Dataset excerpt:
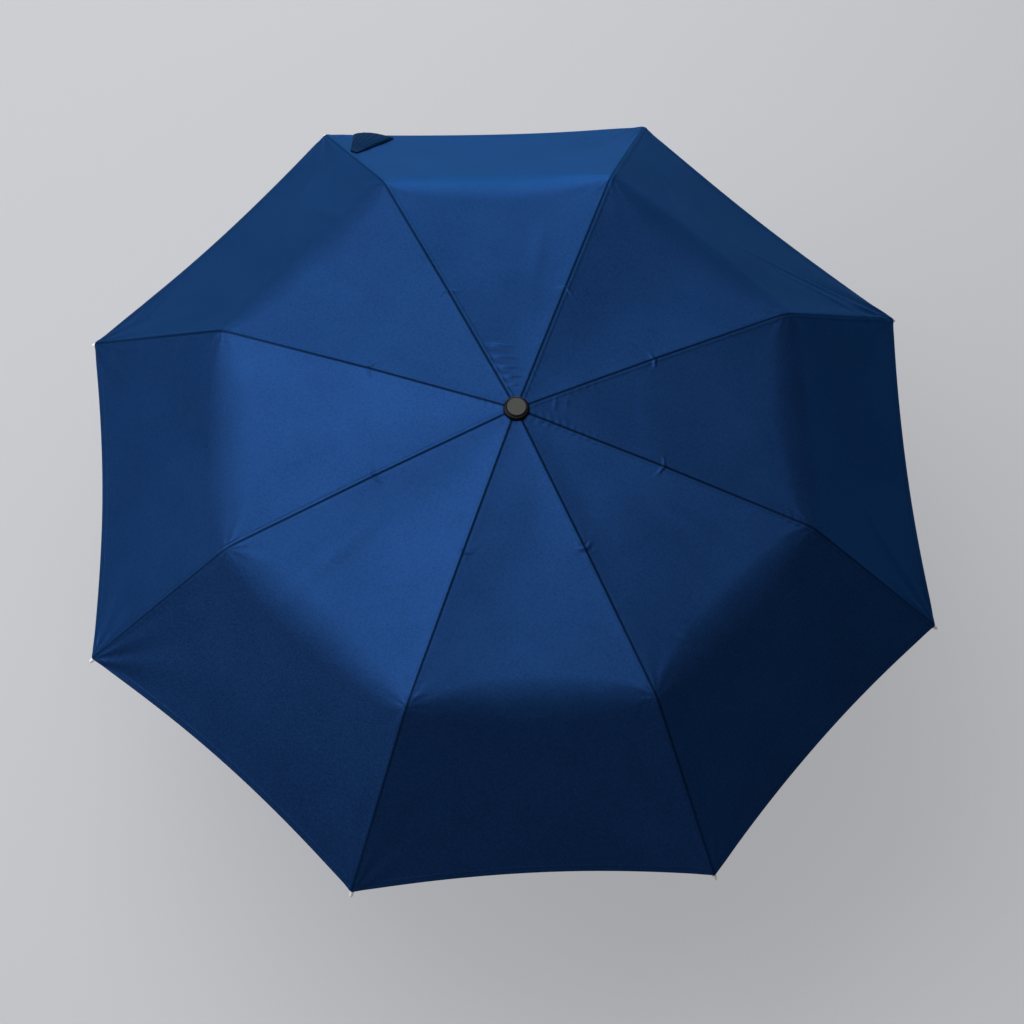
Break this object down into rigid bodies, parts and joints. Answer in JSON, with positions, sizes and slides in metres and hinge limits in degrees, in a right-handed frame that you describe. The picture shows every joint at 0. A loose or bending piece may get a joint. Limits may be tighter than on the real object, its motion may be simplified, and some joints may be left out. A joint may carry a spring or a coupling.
{
  "type": "folding umbrella",
  "caption": "Compact folding umbrella, open, with a navy cloth canopy, folding metal ribs, a telescoping shaft and a push-button handle.",
  "frame": {"origin": "centre of the handle's flat end face", "axes": "+Z along the shaft towards the cap; +X along rib 1, with ribs 2 to 8 following every 45 degrees counter-clockwise from above; the push button faces -Y"},
  "size_m": [0.9934, 0.9934, 0.5802],
  "materials": {
    "cloth_navy": "plain-weave polyester with a faint sheen",
    "strap_navy": "doubled plain-weave polyester",
    "cap_olive": "matt moulded plastic",
    "plastic_black": "gloss moulded plastic",
    "plastic_matt": "matt moulded plastic",
    "grip_rubber": "soft-touch coating",
    "tip_white": "satin moulded plastic",
    "tube_steel": "drawn steel tube",
    "tube_black": "black enamelled steel tube",
    "rib_steel": "black-plated folded steel channel",
    "rib_aluminium": "drawn aluminium",
    "spring_steel": "bright spring wire"
  },
  "bodies": {
    "handle": {"handle_end_cap": "plastic_black", "handle_grip": "grip_rubber", "tip_cup": "plastic_black", "lower_tube": "tube_steel", "opening_spring": "spring_steel", "button_spring": "spring_steel"},
    "push_button": {"push_button": "plastic_black"},
    "middle_tube": {"middle_tube": "tube_steel", "middle_bush": "plastic_matt"},
    "upper_shaft": {"upper_tube": "tube_black", "upper_bush": "plastic_matt", "crown": "plastic_matt", "top_cap": "cap_olive", "cap_ring": "plastic_black", "canopy": "cloth_navy", "tie_strap": "strap_navy"},
    "runner": {"runner": "plastic_matt"},
    "top_rib_1": {"top_rib_1": "rib_steel"},
    "mid_rib_1": {"mid_rib_1": "rib_aluminium"},
    "outer_rib_1": {"outer_rib_1": "rib_aluminium", "rib_tip_1": "tip_white"},
    "stretcher_1": {"stretcher_1": "rib_steel"},
    "top_rib_2": {"top_rib_2": "rib_steel"},
    "mid_rib_2": {"mid_rib_2": "rib_aluminium"},
    "outer_rib_2": {"outer_rib_2": "rib_aluminium", "rib_tip_2": "tip_white"},
    "stretcher_2": {"stretcher_2": "rib_steel"},
    "top_rib_3": {"top_rib_3": "rib_steel"},
    "mid_rib_3": {"mid_rib_3": "rib_aluminium"},
    "outer_rib_3": {"outer_rib_3": "rib_aluminium", "rib_tip_3": "tip_white"},
    "stretcher_3": {"stretcher_3": "rib_steel"},
    "top_rib_4": {"top_rib_4": "rib_steel"},
    "mid_rib_4": {"mid_rib_4": "rib_aluminium"},
    "outer_rib_4": {"outer_rib_4": "rib_aluminium", "rib_tip_4": "tip_white"},
    "stretcher_4": {"stretcher_4": "rib_steel"},
    "top_rib_5": {"top_rib_5": "rib_steel"},
    "mid_rib_5": {"mid_rib_5": "rib_aluminium"},
    "outer_rib_5": {"outer_rib_5": "rib_aluminium", "rib_tip_5": "tip_white"},
    "stretcher_5": {"stretcher_5": "rib_steel"},
    "top_rib_6": {"top_rib_6": "rib_steel"},
    "mid_rib_6": {"mid_rib_6": "rib_aluminium"},
    "outer_rib_6": {"outer_rib_6": "rib_aluminium", "rib_tip_6": "tip_white"},
    "stretcher_6": {"stretcher_6": "rib_steel"},
    "top_rib_7": {"top_rib_7": "rib_steel"},
    "mid_rib_7": {"mid_rib_7": "rib_aluminium"},
    "outer_rib_7": {"outer_rib_7": "rib_aluminium", "rib_tip_7": "tip_white"},
    "stretcher_7": {"stretcher_7": "rib_steel"},
    "top_rib_8": {"top_rib_8": "rib_steel"},
    "mid_rib_8": {"mid_rib_8": "rib_aluminium"},
    "outer_rib_8": {"outer_rib_8": "rib_aluminium", "rib_tip_8": "tip_white"},
    "stretcher_8": {"stretcher_8": "rib_steel"}
  },
  "joints": [
    {"name": "button_press", "type": "slide", "parent": "handle", "child": "push_button", "axis": [0, 1, 0], "range_m": [0, 0.002], "stiffness_N_per_m": 600, "springref_m": -0.002, "deforming": ["button_spring"]},
    {"name": "middle_tube_slide", "type": "slide", "parent": "handle", "child": "middle_tube", "axis": [0, 0, -1], "range_m": [0, 0.149]},
    {"name": "upper_tube_slide", "type": "slide", "parent": "middle_tube", "child": "upper_shaft", "axis": [0, 0, -1], "range_m": [0, 0.149]},
    {"name": "runner_slide", "type": "slide", "parent": "upper_shaft", "child": "runner", "axis": [0, 0, -1], "range_m": [0, 0.1295], "deforming": ["canopy", "tie_strap"]},
    {"name": "top_rib_1_fold", "type": "hinge", "parent": "upper_shaft", "child": "top_rib_1", "pos_m": [0.0095, 0, 0.57], "axis": [0, 1, 0], "range_deg": [0, 82.4]},
    {"name": "mid_rib_1_fold", "type": "hinge", "parent": "top_rib_1", "child": "mid_rib_1", "pos_m": [0.16358, 0, 0.553], "axis": [0, 1, 0], "range_deg": [-178.9, 0]},
    {"name": "outer_rib_1_fold", "type": "hinge", "parent": "mid_rib_1", "child": "outer_rib_1", "pos_m": [0.32746, 0, 0.52339], "axis": [0, 1, 0], "range_deg": [0, 148.5]},
    {"name": "stretcher_1_swing", "type": "hinge", "parent": "runner", "child": "stretcher_1", "pos_m": [0.011, 0.0034, 0.5275], "axis": [0, 1, 0], "range_deg": [-68.9, 0]},
    {"name": "top_rib_2_fold", "type": "hinge", "parent": "upper_shaft", "child": "top_rib_2", "pos_m": [0.00672, 0.00672, 0.57], "axis": [-0.7071, 0.7071, 0], "range_deg": [0, 82.4]},
    {"name": "mid_rib_2_fold", "type": "hinge", "parent": "top_rib_2", "child": "mid_rib_2", "pos_m": [0.11567, 0.11567, 0.553], "axis": [-0.7071, 0.7071, 0], "range_deg": [-178.9, 0]},
    {"name": "outer_rib_2_fold", "type": "hinge", "parent": "mid_rib_2", "child": "outer_rib_2", "pos_m": [0.23155, 0.23155, 0.52339], "axis": [-0.7071, 0.7071, 0], "range_deg": [0, 148.5]},
    {"name": "stretcher_2_swing", "type": "hinge", "parent": "runner", "child": "stretcher_2", "pos_m": [0.00537, 0.01018, 0.5275], "axis": [-0.7071, 0.7071, 0], "range_deg": [-68.9, 0]},
    {"name": "top_rib_3_fold", "type": "hinge", "parent": "upper_shaft", "child": "top_rib_3", "pos_m": [0, 0.0095, 0.57], "axis": [-1, 0, 0], "range_deg": [0, 82.4]},
    {"name": "mid_rib_3_fold", "type": "hinge", "parent": "top_rib_3", "child": "mid_rib_3", "pos_m": [0, 0.16358, 0.553], "axis": [-1, 0, 0], "range_deg": [-178.9, 0]},
    {"name": "outer_rib_3_fold", "type": "hinge", "parent": "mid_rib_3", "child": "outer_rib_3", "pos_m": [0, 0.32746, 0.52339], "axis": [-1, 0, 0], "range_deg": [0, 148.5]},
    {"name": "stretcher_3_swing", "type": "hinge", "parent": "runner", "child": "stretcher_3", "pos_m": [-0.0034, 0.011, 0.5275], "axis": [-1, 0, 0], "range_deg": [-68.9, 0]},
    {"name": "top_rib_4_fold", "type": "hinge", "parent": "upper_shaft", "child": "top_rib_4", "pos_m": [-0.00672, 0.00672, 0.57], "axis": [-0.7071, -0.7071, 0], "range_deg": [0, 82.4]},
    {"name": "mid_rib_4_fold", "type": "hinge", "parent": "top_rib_4", "child": "mid_rib_4", "pos_m": [-0.11567, 0.11567, 0.553], "axis": [-0.7071, -0.7071, 0], "range_deg": [-178.9, 0]},
    {"name": "outer_rib_4_fold", "type": "hinge", "parent": "mid_rib_4", "child": "outer_rib_4", "pos_m": [-0.23155, 0.23155, 0.52339], "axis": [-0.7071, -0.7071, 0], "range_deg": [0, 148.5]},
    {"name": "stretcher_4_swing", "type": "hinge", "parent": "runner", "child": "stretcher_4", "pos_m": [-0.01018, 0.00537, 0.5275], "axis": [-0.7071, -0.7071, 0], "range_deg": [-68.9, 0]},
    {"name": "top_rib_5_fold", "type": "hinge", "parent": "upper_shaft", "child": "top_rib_5", "pos_m": [-0.0095, 0, 0.57], "axis": [0, -1, 0], "range_deg": [0, 82.4]},
    {"name": "mid_rib_5_fold", "type": "hinge", "parent": "top_rib_5", "child": "mid_rib_5", "pos_m": [-0.16358, 0, 0.553], "axis": [0, -1, 0], "range_deg": [-178.9, 0]},
    {"name": "outer_rib_5_fold", "type": "hinge", "parent": "mid_rib_5", "child": "outer_rib_5", "pos_m": [-0.32746, 0, 0.52339], "axis": [0, -1, 0], "range_deg": [0, 148.5]},
    {"name": "stretcher_5_swing", "type": "hinge", "parent": "runner", "child": "stretcher_5", "pos_m": [-0.011, -0.0034, 0.5275], "axis": [0, -1, 0], "range_deg": [-68.9, 0]},
    {"name": "top_rib_6_fold", "type": "hinge", "parent": "upper_shaft", "child": "top_rib_6", "pos_m": [-0.00672, -0.00672, 0.57], "axis": [0.7071, -0.7071, 0], "range_deg": [0, 82.4]},
    {"name": "mid_rib_6_fold", "type": "hinge", "parent": "top_rib_6", "child": "mid_rib_6", "pos_m": [-0.11567, -0.11567, 0.553], "axis": [0.7071, -0.7071, 0], "range_deg": [-178.9, 0]},
    {"name": "outer_rib_6_fold", "type": "hinge", "parent": "mid_rib_6", "child": "outer_rib_6", "pos_m": [-0.23155, -0.23155, 0.52339], "axis": [0.7071, -0.7071, 0], "range_deg": [0, 148.5]},
    {"name": "stretcher_6_swing", "type": "hinge", "parent": "runner", "child": "stretcher_6", "pos_m": [-0.00537, -0.01018, 0.5275], "axis": [0.7071, -0.7071, 0], "range_deg": [-68.9, 0]},
    {"name": "top_rib_7_fold", "type": "hinge", "parent": "upper_shaft", "child": "top_rib_7", "pos_m": [0, -0.0095, 0.57], "axis": [1, 0, 0], "range_deg": [0, 82.4]},
    {"name": "mid_rib_7_fold", "type": "hinge", "parent": "top_rib_7", "child": "mid_rib_7", "pos_m": [0, -0.16358, 0.553], "axis": [1, 0, 0], "range_deg": [-178.9, 0]},
    {"name": "outer_rib_7_fold", "type": "hinge", "parent": "mid_rib_7", "child": "outer_rib_7", "pos_m": [0, -0.32746, 0.52339], "axis": [1, 0, 0], "range_deg": [0, 148.5]},
    {"name": "stretcher_7_swing", "type": "hinge", "parent": "runner", "child": "stretcher_7", "pos_m": [0.0034, -0.011, 0.5275], "axis": [1, 0, 0], "range_deg": [-68.9, 0]},
    {"name": "top_rib_8_fold", "type": "hinge", "parent": "upper_shaft", "child": "top_rib_8", "pos_m": [0.00672, -0.00672, 0.57], "axis": [0.7071, 0.7071, 0], "range_deg": [0, 82.4]},
    {"name": "mid_rib_8_fold", "type": "hinge", "parent": "top_rib_8", "child": "mid_rib_8", "pos_m": [0.11567, -0.11567, 0.553], "axis": [0.7071, 0.7071, 0], "range_deg": [-178.9, 0]},
    {"name": "outer_rib_8_fold", "type": "hinge", "parent": "mid_rib_8", "child": "outer_rib_8", "pos_m": [0.23155, -0.23155, 0.52339], "axis": [0.7071, 0.7071, 0], "range_deg": [0, 148.5]},
    {"name": "stretcher_8_swing", "type": "hinge", "parent": "runner", "child": "stretcher_8", "pos_m": [0.01018, -0.00537, 0.5275], "axis": [0.7071, 0.7071, 0], "range_deg": [-68.9, 0]}
  ],
  "couplings": [
    {"joint": "top_rib_1_fold", "follows": "runner_slide", "rad_per_m": 11.092},
    {"joint": "mid_rib_1_fold", "follows": "runner_slide", "rad_per_m": -24.098},
    {"joint": "outer_rib_1_fold", "follows": "runner_slide", "rad_per_m": 20.001},
    {"joint": "stretcher_1_swing", "follows": "runner_slide", "rad_per_m": -9.2732},
    {"joint": "top_rib_2_fold", "follows": "runner_slide", "rad_per_m": 11.092},
    {"joint": "mid_rib_2_fold", "follows": "runner_slide", "rad_per_m": -24.098},
    {"joint": "outer_rib_2_fold", "follows": "runner_slide", "rad_per_m": 20.001},
    {"joint": "stretcher_2_swing", "follows": "runner_slide", "rad_per_m": -9.2732},
    {"joint": "top_rib_3_fold", "follows": "runner_slide", "rad_per_m": 11.092},
    {"joint": "mid_rib_3_fold", "follows": "runner_slide", "rad_per_m": -24.098},
    {"joint": "outer_rib_3_fold", "follows": "runner_slide", "rad_per_m": 20.001},
    {"joint": "stretcher_3_swing", "follows": "runner_slide", "rad_per_m": -9.2732},
    {"joint": "top_rib_4_fold", "follows": "runner_slide", "rad_per_m": 11.092},
    {"joint": "mid_rib_4_fold", "follows": "runner_slide", "rad_per_m": -24.098},
    {"joint": "outer_rib_4_fold", "follows": "runner_slide", "rad_per_m": 20.001},
    {"joint": "stretcher_4_swing", "follows": "runner_slide", "rad_per_m": -9.2732},
    {"joint": "top_rib_5_fold", "follows": "runner_slide", "rad_per_m": 11.092},
    {"joint": "mid_rib_5_fold", "follows": "runner_slide", "rad_per_m": -24.098},
    {"joint": "outer_rib_5_fold", "follows": "runner_slide", "rad_per_m": 20.001},
    {"joint": "stretcher_5_swing", "follows": "runner_slide", "rad_per_m": -9.2732},
    {"joint": "top_rib_6_fold", "follows": "runner_slide", "rad_per_m": 11.092},
    {"joint": "mid_rib_6_fold", "follows": "runner_slide", "rad_per_m": -24.098},
    {"joint": "outer_rib_6_fold", "follows": "runner_slide", "rad_per_m": 20.001},
    {"joint": "stretcher_6_swing", "follows": "runner_slide", "rad_per_m": -9.2732},
    {"joint": "top_rib_7_fold", "follows": "runner_slide", "rad_per_m": 11.092},
    {"joint": "mid_rib_7_fold", "follows": "runner_slide", "rad_per_m": -24.098},
    {"joint": "outer_rib_7_fold", "follows": "runner_slide", "rad_per_m": 20.001},
    {"joint": "stretcher_7_swing", "follows": "runner_slide", "rad_per_m": -9.2732},
    {"joint": "top_rib_8_fold", "follows": "runner_slide", "rad_per_m": 11.092},
    {"joint": "mid_rib_8_fold", "follows": "runner_slide", "rad_per_m": -24.098},
    {"joint": "outer_rib_8_fold", "follows": "runner_slide", "rad_per_m": 20.001},
    {"joint": "stretcher_8_swing", "follows": "runner_slide", "rad_per_m": -9.2732}
  ]
}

Challenge:
Make a list of all lines in the data that contain "degrees".

Solution to the problem:
Break this object down into rigid bodies, parts and joints. Answer in JSON, with positions, sizes and slides in metres and hinge limits in degrees, in a right-handed frame that you describe. The picture shows every joint at 0. A loose or bending piece may get a joint. Limits may be tighter than on the real object, its motion may be simplified, and some joints may be left out. A joint may carry a spring or a coupling.
  "frame": {"origin": "centre of the handle's flat end face", "axes": "+Z along the shaft towards the cap; +X along rib 1, with ribs 2 to 8 following every 45 degrees counter-clockwise from above; the push button faces -Y"},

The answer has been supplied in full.